Step 1: Notice that the maximum number of bishops, as $n$ is odd, is ${2014}+2=2016$ (not hard to prove, just use the fact that a $2$ by $2$ square can have at most $2$ bishops. Now to prove such a configuration exists, place the bishops at the each row and then skip a row, starting on the leftmost row, like this: : : : : : ... (imagine the spaces are blanks and dots are bishops). ). Step 2: Now for such a configuration to exist, we must cram $2$ bishops into each $2$ by $2$ square. Our claim is that there are only $2$ ways to do this, one way already being shown and the other one being the opposite of it.

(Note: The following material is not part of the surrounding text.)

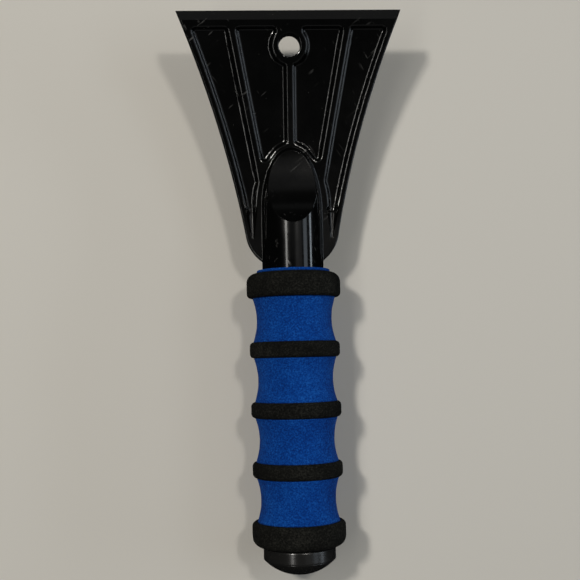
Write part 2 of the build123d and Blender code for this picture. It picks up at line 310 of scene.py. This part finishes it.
def lathe(name, profile, seed):
    """A closed ring lathed about the handle axis from (y, radius, nap) points.

    Its skin is softened by a nap of noise, read seed metres along X so that each ring has its own.
    """
    mesh = bmesh.new()
    rows = []
    for turn in range(TURNS):
        angle = 2 * math.pi * turn / TURNS
        across, up = math.cos(angle), math.sin(angle)
        row = []
        for y, radius, nap in profile:
            spot = Vector((radius * across + seed, y, radius * up))
            fine = NAP_SHARE * noise.noise(spot * NAP_FINE_SCALE)
            coarse = NAP_SHARE * noise.noise(spot * NAP_COARSE_SCALE)
            rough = 1 + fine + coarse
            r = radius - nap * NAP * rough
            row.append(mesh.verts.new((r * across, y, AXIS_Z + r * up)))
        rows.append(row)
    for turn in range(TURNS):
        here, there = rows[turn], rows[(turn + 1) % TURNS]
        for i in range(len(profile)):
            j = (i + 1) % len(profile)
            mesh.faces.new((here[i], there[i], there[j], here[j]))
    bmesh.ops.recalc_face_normals(mesh, faces=mesh.faces)
    data = bpy.data.meshes.new(name)
    mesh.to_mesh(data)
    mesh.free()
    data.polygons.foreach_set("use_smooth", [True] * len(data.polygons))
    piece = bpy.data.objects.new(name, data)
    scene.collection.objects.link(piece)
    return piece


def corner(y, radius, rounding, start):
    """Points round a quarter corner about a centre inside the ring, going down from start degrees."""
    points = []
    for step in range(ROUND_STEPS + 1):
        angle = math.radians(start - QUARTER_TURN * step / ROUND_STEPS)
        points.append((y + rounding * math.sin(angle), radius + rounding * math.cos(angle), SKIN))
    return points


def ring_profile(low_y, high_y, radius, front_round, rear_round):
    """Outline of a disc: bore, two flat faces, two rounded corners and a straight rim."""
    rim_front, rim_rear = high_y - front_round, low_y + rear_round
    points = [(high_y, TUBE_RADIUS, GLUED)]
    points += corner(rim_front, radius - front_round, front_round, QUARTER_TURN)
    for step in range(1, FLANK_STEPS):
        points.append((rim_front + (rim_rear - rim_front) * step / FLANK_STEPS, radius, SKIN))
    points += corner(rim_rear, radius - rear_round, rear_round, 0)
    points.append((low_y, TUBE_RADIUS, GLUED))
    return points


def waist_profile(low_y, high_y, radius):
    """Outline of a waisted section: bore, two end faces and a rim that dips in the middle."""
    points = [(high_y, TUBE_RADIUS, GLUED)]
    for step in range(WAIST_STEPS + 1):
        across = 2 * step / WAIST_STEPS - 1
        y = (high_y + low_y) / 2 - across * (high_y - low_y) / 2
        points.append((y, radius - WAIST_DEPTH * (1 - across**2), SKIN))
    points.append((low_y, TUBE_RADIUS, GLUED))
    return points


def add_lamination(node, profile, seed, material):
    """A foam piece in place of its CAD node."""
    piece = lathe(node + "_foam", profile, seed)
    piece.data.materials.append(material)
    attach(piece, BODY)
    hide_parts(node)
    return piece


# node, front rounding, rear rounding, material, record slot
RINGS = [
    (COLLAR, COLLAR_ROUND, COLLAR_ROUND, BLUE_FOAM, "blue_foam"),
    (END_RING_FRONT, OUTER_ROUND, INNER_ROUND, BLACK_FOAM, "black_foam"),
    (END_RING_REAR, INNER_ROUND, OUTER_ROUND, BLACK_FOAM, "black_foam"),
]
RINGS += [(node, INNER_ROUND, INNER_ROUND, BLACK_FOAM, "black_foam") for node in MID_RINGS]

for seed, (node, front_round, rear_round, material, slot_name) in enumerate(RINGS):
    low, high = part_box(node)
    profile = ring_profile(low.y, high.y, (high.z - low.z) / 2, front_round, rear_round)
    add_lamination(node, profile, seed, material)
for seed, node in enumerate(WAISTS, len(RINGS)):
    low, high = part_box(node)
    profile = waist_profile(low.y, high.y, (high.z - low.z) / 2)
    add_lamination(node, profile, seed, BLUE_FOAM)

# ---------------------------------------------------------------- camera
CAMERA_PLACE = (-0.0272, -0.0278, 0.48819)
CAMERA_TURN = (-0.008, -3.045, -1.389)
CAMERA_LENS = 62.4
CAMERA_SENSOR = 36
CAMERA_SHIFT = 0.1184
CAMERA_CLIP = 0.01
camera_data = bpy.data.cameras.new("camera")
camera_data.lens = CAMERA_LENS
camera_data.sensor_width = CAMERA_SENSOR
camera_data.shift_y = CAMERA_SHIFT
camera_data.clip_start = CAMERA_CLIP
camera = bpy.data.objects.new("camera", camera_data)
camera.location = CAMERA_PLACE
camera.rotation_euler = Euler([math.radians(angle) for angle in CAMERA_TURN])
scene.collection.objects.link(camera)
scene.camera = camera

# ---------------------------------------------------------------- floor
FLOOR_SIZE = 6
FLOOR_COLOUR = (0.64, 0.62, 0.57, 1)
FLOOR_ROUGHNESS = 0.9
bpy.ops.mesh.primitive_plane_add(size=FLOOR_SIZE, location=(0, 0, cad_low.z))
floor = bpy.context.object
floor.name = "floor"
floor_material, _, _, floor_shader = new_material("floor_pale")
floor_shader.inputs["Base Color"].default_value = FLOOR_COLOUR
floor_shader.inputs["Roughness"].default_value = FLOOR_ROUGHNESS
floor.data.materials.append(floor_material)
floor.visible_glossy = False  # keeps the floor out of the plastic's reflections

# ---------------------------------------------------------------- lights
# name, place from the handle axis, width, height, radiance, colour
LIGHTS = (
    ("lamp_left", (-0.68, 0.44, 1.38), 0.14, 0.14, 152, (1.0, 0.96, 0.9)),
    ("lamp_right", (0.41, 0.47, 1.47), 0.14, 0.14, 76, (1.0, 0.96, 0.9)),
    ("strip_left", (-0.68, 0.0, 1.38), 1.4, 0.16, 5.5, (1.0, 0.98, 0.94)),
    ("window_high", (1.15, 0.1, 1.05), 1.2, 0.4, 1.5, (0.8, 0.9, 1.0)),
    ("window_low", (1.45, 0.1, 0.5), 1.2, 0.16, 5.8, (0.8, 0.9, 1.0)),
    ("ceiling", (-0.1, -0.1, 1.6), 2.0, 1.4, 0.008, (1.0, 1.0, 1.0)),
    ("ceiling_right", (0.65, 0.1, 1.55), 2.0, 0.75, 0.14, (1.0, 1.0, 1.0)),
    ("ceiling_front", (0.1, 0.6, 1.6), 2.0, 0.92, 0.085, (1.0, 1.0, 1.0)),
    ("front_strip", (0.1, 1.12, 0.9), 2.0, 0.13, 0.08, (1.0, 1.0, 1.0)),
    ("wall_rear", (0.0, -1.4, 0.8), 2.2, 1.2, 0.15, (1.0, 1.0, 0.98)),
    ("wall_front", (0.0, 1.6, 0.18), 2.2, 0.3, 0.12, (1.0, 1.0, 0.98)),
)


def area_light(name, place, width, height, radiance, colour):
    """A rectangular light facing the handle, its power worked out from the radiance it shows."""
    data = bpy.data.lights.new(name, "AREA")
    data.shape = "RECTANGLE"
    data.size = width
    data.size_y = height
    data.energy = radiance * math.pi * width * height
    data.color = colour
    light = bpy.data.objects.new(name, data)
    light.location = Vector((0, 0, AXIS_Z)) + Vector(place)
    light.rotation_euler = Vector(place).to_track_quat("Z", "Y").to_euler()
    scene.collection.objects.link(light)


for light_facts in LIGHTS:
    area_light(*light_facts)

WORLD_COLOUR = (0.95, 0.97, 1.0, 1)
WORLD_STRENGTH = 0.006
world = bpy.data.worlds.new("studio")
world.use_nodes = True
background = world.node_tree.nodes["Background"]
background.inputs["Color"].default_value = WORLD_COLOUR
background.inputs["Strength"].default_value = WORLD_STRENGTH
scene.world = world
scene.view_settings.view_transform = "Standard"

Now, the only way to arrange the bishops aside from vertical lines is horizontal lines (like **). It's pretty simple to prove that the horizontal arrangement will not work by considering its directly adjacent square (there would exist a $2$ by $2$ square with only $1$ bishop, hence contradiction). And finally last case is if the arrangement is like this anywhere ($:$ $:$)... again we use the same logic to prove this can't exist. Thus there must only be $2$ arrangements where $2016$ non-attacking bishops can be placed. Q.E.D.

Um... An alfil can't attack any other, no matter where you place it on the board. The board needs to be at least three wide for them to be able to attack each other.